▸ **Directive**
Copy exactly the lines from the start of the data below through the one that carries "LIP_BOTTOM_Z = 40.5", and only those.

▸ **Information shown**
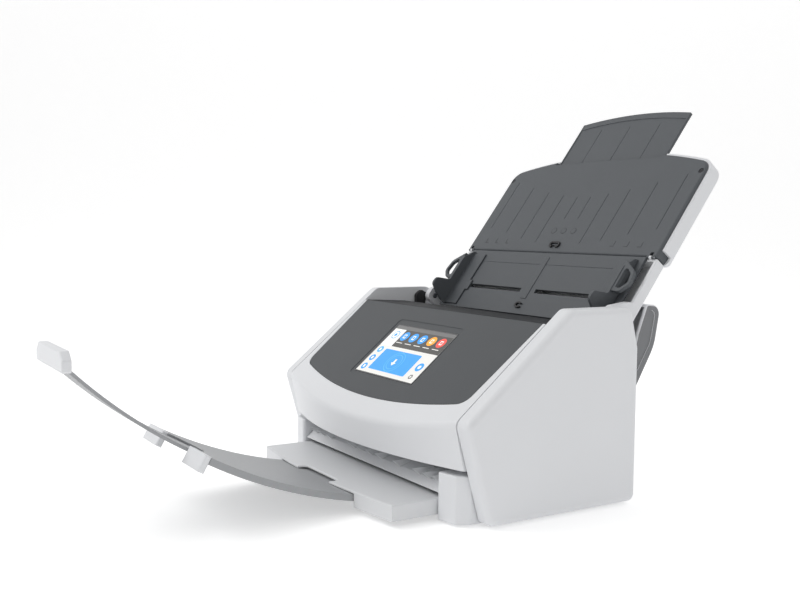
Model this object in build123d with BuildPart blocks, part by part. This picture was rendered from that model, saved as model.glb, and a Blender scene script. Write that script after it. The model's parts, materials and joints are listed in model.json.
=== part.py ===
from build123d import *
import math
import os

# Sheet fed document scanner, opened for use. Millimetres, +Z up, the front faces -Y, +X is the
# viewer's right. The pieces are drawn with y = 0 at the middle of the body and written with the
# origin on the desk, under the middle of the open machine's overall box.

os.makedirs("parts", exist_ok=True)

# ---------------------------------------------------------------- driving dimensions
OPEN_MIDDLE_Y = -51.02    # middle of the open machine, stacker end to chute top
BODY_HALF = 146.0         # half width over the side covers
INNER_HALF = 132.5        # inner faces of the side covers
UNIT_HALF = 131.5         # half width of everything between the side covers
FLOOR_Z = 1.5             # underside of the casing, above the desk
WALL = 2.4                # casing wall thickness
GAP = 0.5                 # running gap between neighbouring shells

LIP_Y, LIP_Z = -80.9, 75.3            # lower end of the sloping top
RIDGE_Y, RIDGE_Z = 11.5, 152.0        # upper end of the sloping top
TOP_REAR_Y = 72.4                     # rear end of the flat top
KINK_Y, KINK_Z = 80.5, 120.7          # where the back turns upright
REAR_Y = 80.8
FOOT_Y = -59.3                        # front of the body at the desk
LIP_BULGE_Y = -93.0                   # front of the lip at the centre
LIP_BOTTOM_Z = 40.5                   # lower edge of the front cover

SEAM_Y, SEAM_Z = 114.9, 189.3         # fold line between lower chute and cover
CHUTE_DEG = 52.7                      # slope of the open chute
CHUTE_HINGE = (71.0, 143.5)           # chute hinge axis (y, z)
LOWER_CHUTE = 67.4                    # length of the lower chute
COVER_HALF = 129.0
COVER_TOP = 118.0                     # length of the cover above the fold line, at the centre
CHUTE_HALF = 116.8
SKIN = 2.4                            # chute and cover skins

FLAP_HINGE = (76.5, 62.5)             # rear flap axis (y, z)
LID_HINGE = (-70.0, 52.0)             # feed unit axis (y, z)
LID_PIN_R = 2.0
CHUTE_PIN_R = 2.5
FLAP_PIN_R = 2.5
LEVER_PIVOT = (58.0, 134.0)
LEVER_PIN_R = 1.5
PIN_DEPTH = 2.0                       # how far a hinge pin enters a side cover
PIN_PLAY = 0.05

TRAY_HALF = 106.7
TRAY_FRONT_Y = -115.7
TRAY_TOP_Z = 16.3
TRAY_BOTTOM_Z = 4.4
ARC_Y, ARC_Z, ARC_R = -50.0, 379.0, 372.0   # the stacker extensions run on this arc

RACK_MODULE = 1.5
PINION_TEETH = 16
PINION_R = RACK_MODULE * PINION_TEETH / 2
PINION_S = -34.0                      # pinion centre along the lower chute

PATH_GAP = 1.0                        # half the gap between the two paper guides
PICK_Q, FEED_Q, SENSOR_Q = 30.0, 62.0, 86.0   # stations down the paper path

# ---------------------------------------------------------------- frames of reference
SLOPE_DEG = math.degrees(math.atan2(RIDGE_Z - LIP_Z, RIDGE_Y - LIP_Y))


def tilted(y, z, degrees):
    """A plane through (y, z) whose local x is X and whose local y climbs rearward at the angle."""
    a = math.radians(degrees)
    return Plane(origin=(0, y, z), x_dir=(1, 0, 0), z_dir=(0, -math.sin(a), math.cos(a)))


SLOPE = tilted(LIP_Y, LIP_Z, SLOPE_DEG)       # local (x, t), outward normal
CHUTE = tilted(SEAM_Y, SEAM_Z, CHUTE_DEG)     # local (x, s), normal towards the paper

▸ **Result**
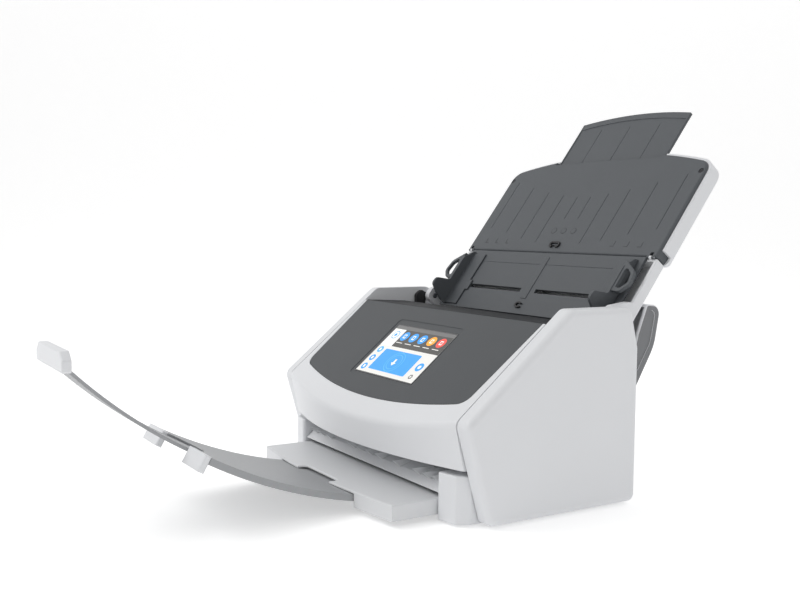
Model this object in build123d with BuildPart blocks, part by part. This picture was rendered from that model, saved as model.glb, and a Blender scene script. Write that script after it. The model's parts, materials and joints are listed in model.json.
=== part.py ===
from build123d import *
import math
import os

# Sheet fed document scanner, opened for use. Millimetres, +Z up, the front faces -Y, +X is the
# viewer's right. The pieces are drawn with y = 0 at the middle of the body and written with the
# origin on the desk, under the middle of the open machine's overall box.

os.makedirs("parts", exist_ok=True)

# ---------------------------------------------------------------- driving dimensions
OPEN_MIDDLE_Y = -51.02    # middle of the open machine, stacker end to chute top
BODY_HALF = 146.0         # half width over the side covers
INNER_HALF = 132.5        # inner faces of the side covers
UNIT_HALF = 131.5         # half width of everything between the side covers
FLOOR_Z = 1.5             # underside of the casing, above the desk
WALL = 2.4                # casing wall thickness
GAP = 0.5                 # running gap between neighbouring shells

LIP_Y, LIP_Z = -80.9, 75.3            # lower end of the sloping top
RIDGE_Y, RIDGE_Z = 11.5, 152.0        # upper end of the sloping top
TOP_REAR_Y = 72.4                     # rear end of the flat top
KINK_Y, KINK_Z = 80.5, 120.7          # where the back turns upright
REAR_Y = 80.8
FOOT_Y = -59.3                        # front of the body at the desk
LIP_BULGE_Y = -93.0                   # front of the lip at the centre
LIP_BOTTOM_Z = 40.5                   # lower edge of the front cover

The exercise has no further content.